Vehicle feels unstable. Wandering at highway speed, a vague feeling in the steering, or the sense that the vehicle does not track straight can all indicate alignment issues, particularly when combined with worn suspension components.
When to Get an Alignment
Get an alignment check in any of these situations: after hitting a significant pothole or curb, when installing new tires, after any suspension component replacement, when you notice uneven tire wear, when the vehicle pulls or the steering wheel is off-center, and at least once per year as part of routine maintenance.
An alignment check at most shops costs $80 to $120. A full four-wheel alignment adjustment costs $100 to $180. Compare that to the $500 to $1,000 cost of replacing tires that were destroyed by misalignment. Regular alignment maintenance is one of the highest-return investments you can make in your vehicle.
The Correct Sequence: Suspension First, Then Alignment, Then Tires
If your vehicle has worn suspension components and needs new tires, the repair sequence matters. Replace the worn suspension components first, then perform the alignment, then install the new tires. This sequence ensures that the alignment is set on components that will hold it, and the new tires start their life on a properly aligned vehicle.
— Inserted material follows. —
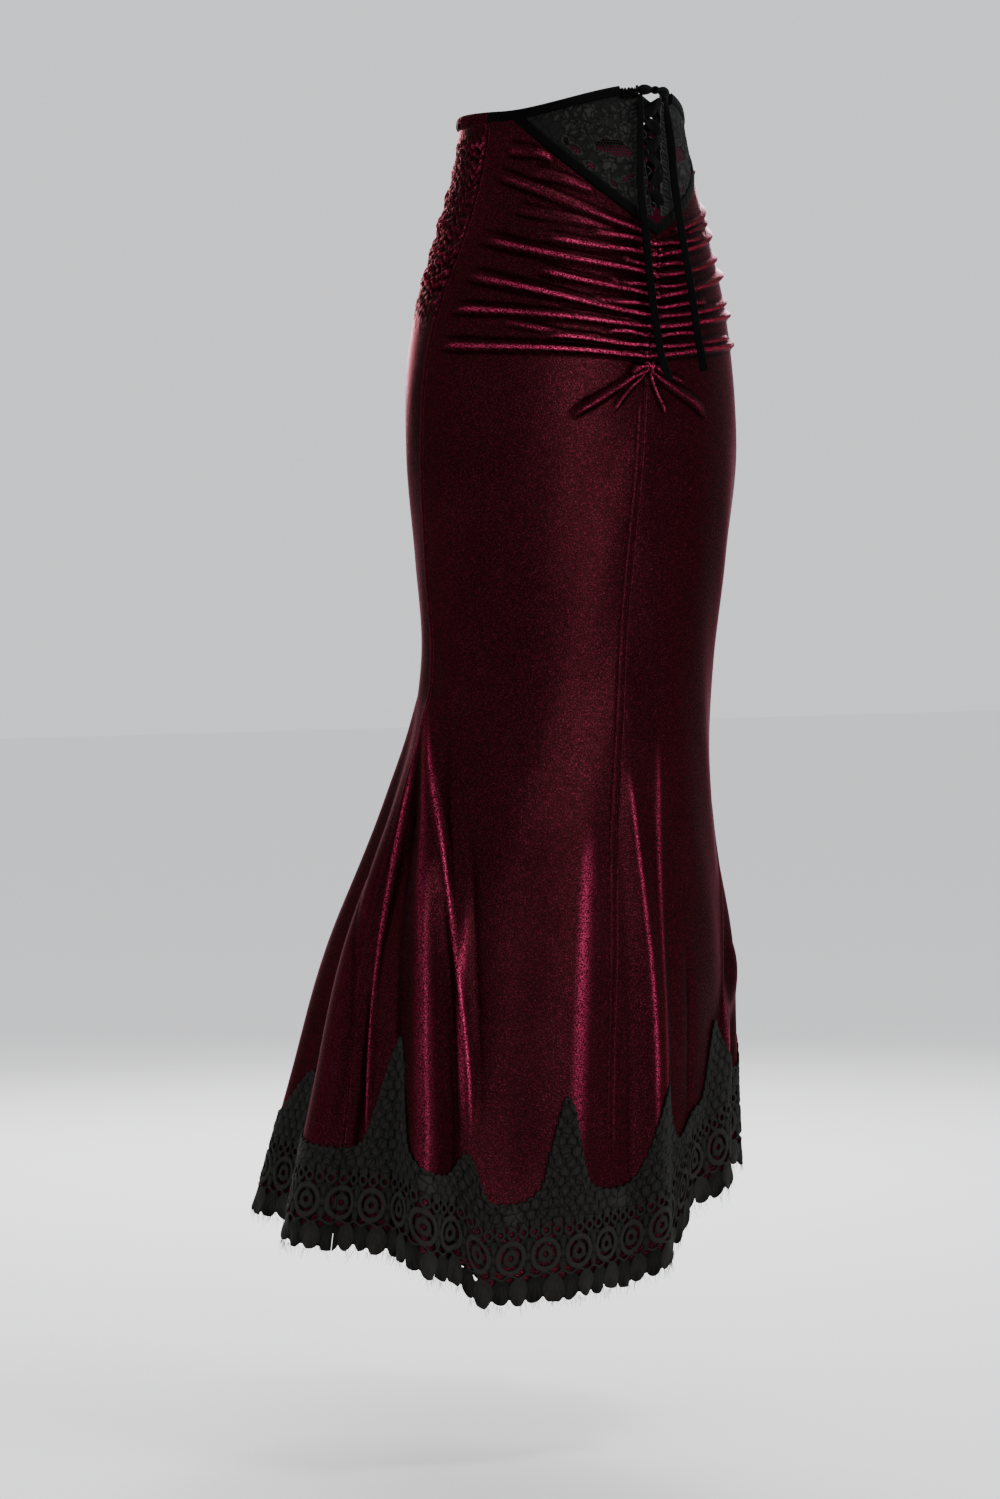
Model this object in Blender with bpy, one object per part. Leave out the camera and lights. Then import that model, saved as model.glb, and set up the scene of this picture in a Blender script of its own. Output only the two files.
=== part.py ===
"""Mermaid fishtail skirt in stretch velvet with a laced yoke and a deep lace hem.

Frame: metres, +Z up, the front faces -Y and the wearer's right is -X. The origin is the centre of the
waist. A place on the skirt is given by its angle round the body and its height. The angle is 0 degrees
on the centre front seam, +90 at the wearer's right, -90 at the wearer's left and 180 at the centre back.
"""
import math

import bmesh
import bpy
import numpy as np

# Walls and seams
VELVET = 0.0014
LACE = 0.0011
SEAM_GAP = 0.0004
LAY_GAP = 0.00035
SAME_SHARE = 0.003      # two points of neighbouring rows this close along them count as opposite
INSIDE_SHARE = 0.70     # how far the inside of the wall follows the folds of its outside

# Cut lines
SIDE = 88.0             # angle of the side seams
BACK = 180.0
KNEE = -0.540           # height where the skirt is narrowest and the flare begins
LEDGE = -0.246          # height of the knot that ends the gathers on the centre front seam
YOKE_TIP = -0.124       # height of the point of the yoke on the centre front seam
BINDING = 0.009         # width of the waist binding
BIAS_BINDING = 0.0088   # width of the bindings that edge the yoke
CASING = 0.012          # width of the casing at the back of the waist
YOKE_CORNER = 69.0      # angle where the yoke runs out under the waist binding
YOKE_CORNER_HEIGHT = -0.028

# Sections of the body form. The turn swings a section about its own centre.
# height, half width, front depth, back depth, centre x, centre y, turn in degrees
SECTIONS = (
    (0.030, 0.117, 0.092, 0.088, 0.000, 0.000, -14.0),
    (0.000, 0.117, 0.092, 0.088, 0.000, 0.000, -13.0),
    (-0.060, 0.121, 0.097, 0.094, 0.004, 0.000, -9.0),
    (-0.120, 0.134, 0.108, 0.110, 0.005, 0.000, -5.0),
    (-0.180, 0.150, 0.118, 0.122, 0.003, 0.000, 0.0),
    (-0.240, 0.159, 0.121, 0.128, 0.002, 0.000, 4.0),
    (-0.320, 0.161, 0.121, 0.122, 0.003, 0.000, 7.0),
    (-0.420, 0.150, 0.116, 0.114, 0.003, 0.002, 10.0),
    (-0.510, 0.140, 0.111, 0.110, 0.000, 0.003, 11.0),
    (-0.570, 0.142, 0.111, 0.120, -0.003, 0.006, 10.5),
    (-0.640, 0.152, 0.112, 0.143, -0.007, 0.011, 10.0),
    (-0.780, 0.180, 0.114, 0.198, -0.014, 0.020, 8.0),
    (-0.940, 0.192, 0.117, 0.254, -0.022, 0.030, 6.0),
    (-1.100, 0.206, 0.121, 0.300, -0.029, 0.036, 4.0),
)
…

Installing new tires before addressing suspension and alignment issues is the most expensive mistake you can make. Those new tires will begin wearing abnormally from the first mile. By the time you get around to the alignment, the damage may already be significant enough to shorten the tires' useful life by thousands of miles.
If budget constraints prevent doing everything at once, address the suspension components and alignment first, even if it means continuing on the old tires temporarily. Old tires that are wearing unevenly will continue to wear unevenly regardless, but at least the new tires you eventually install will start on a solid foundation.